Another issue to consider is when a bottleneck exists at the medical tent. If multiple injured runners are waiting for treatment, the visit time can be non-representative of their true treatment time. Without this contextual information, we may have asserted that severely injured runners would spend the most amount of time at an aid station or that the visit time is directly correlated with treatment time. Yet, we know from information provided by medical volunteers at the Marathon that the more severe cases of injury usually result in a visit time that is on or below average since these injuries usually result in transference to a local area hospital. In this case, context has provided us with the knowledge needed to quickly identify outliers in the data, understand how the data is collected, and take the appropriate action when conducting analyses.
Another example from the Chicago Marathon concerns the patient’s chief complaint when entering an aid station for treatment. Some prominent chief complaints include knee pain, blisters, and muscle cramps, among others, as shown in the graph below.
From 2012 through 2014, this data is collected in an organized fashion and in the form of categorical responses. However, the 2011 data is free-form text and varies dramatically. While the 2011 data contains text that would fall into one or more of the categorical responses in the data from 2012 through 2014, there is no direct match between the two data fields. Here, context provided by a medical professional is incredibly important. By speaking with health professionals who were on site and with health professionals familiar with chief complaints resulting from running activity, the 2011 data was properly transformed into categories consistent with the remainder of the data and that have a sound basis medically.

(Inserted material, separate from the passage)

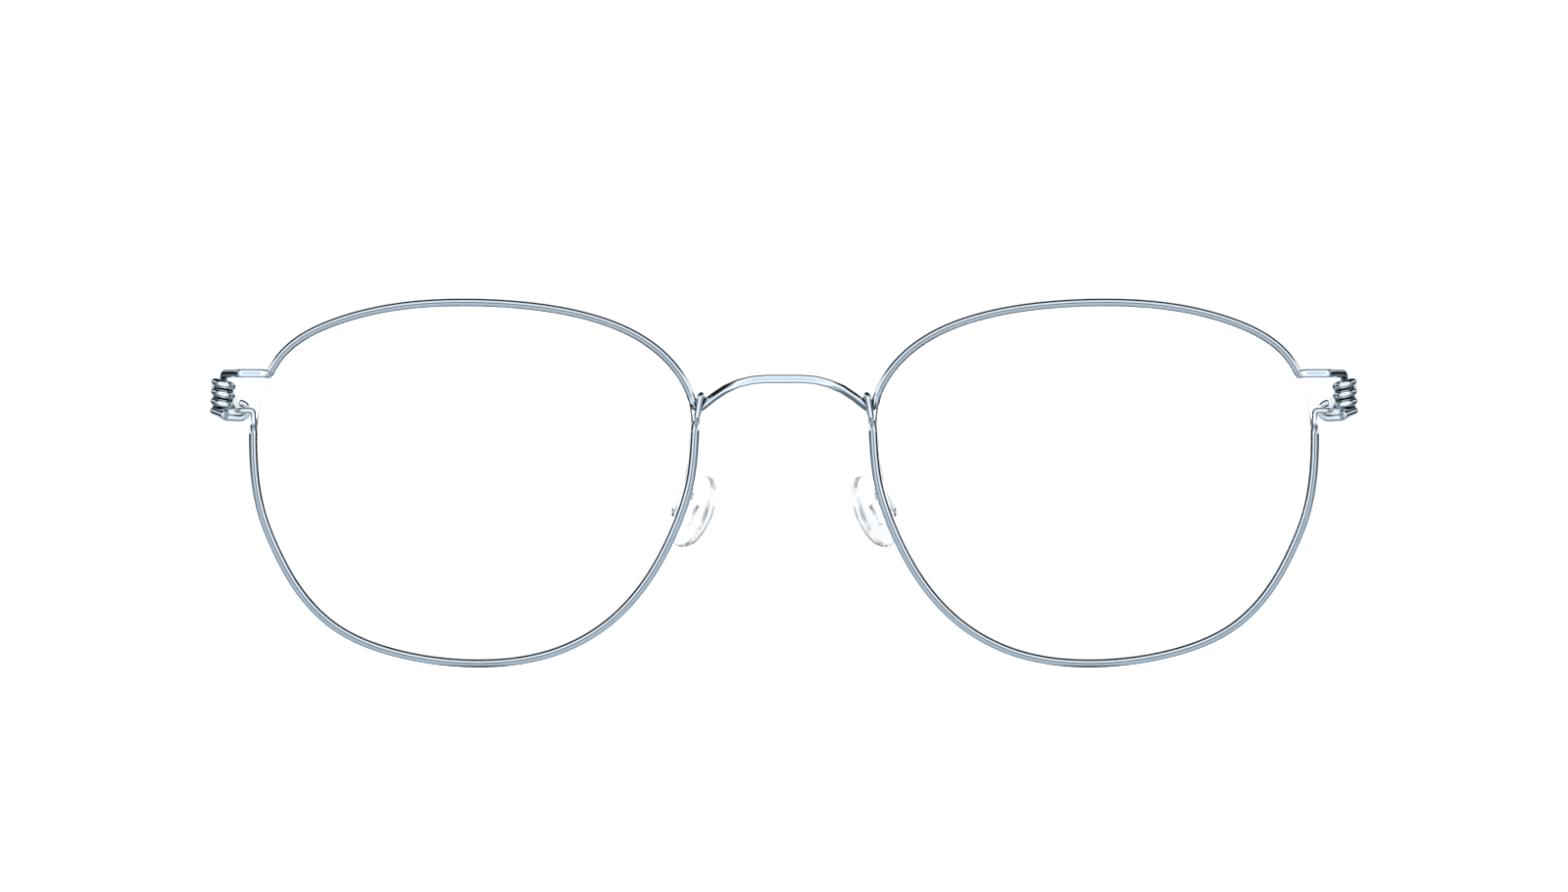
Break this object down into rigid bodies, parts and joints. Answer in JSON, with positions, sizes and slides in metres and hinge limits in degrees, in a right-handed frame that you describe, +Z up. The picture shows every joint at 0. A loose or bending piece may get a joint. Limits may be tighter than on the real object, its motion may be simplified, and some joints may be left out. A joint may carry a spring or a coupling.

In the case of the Chicago Marathon, context is key toward understanding the data and applying appropriate methodologies towards data cleansing and aggregation, and also towards analysis. The lessons from the Chicago Marathon explained above illustrate that without proper context of how the data is collected, researchers may make incorrect assumptions or present misguided insights. Context is important in data analysis and data cleaning for any data source, but is especially crucial when understanding and working with field data.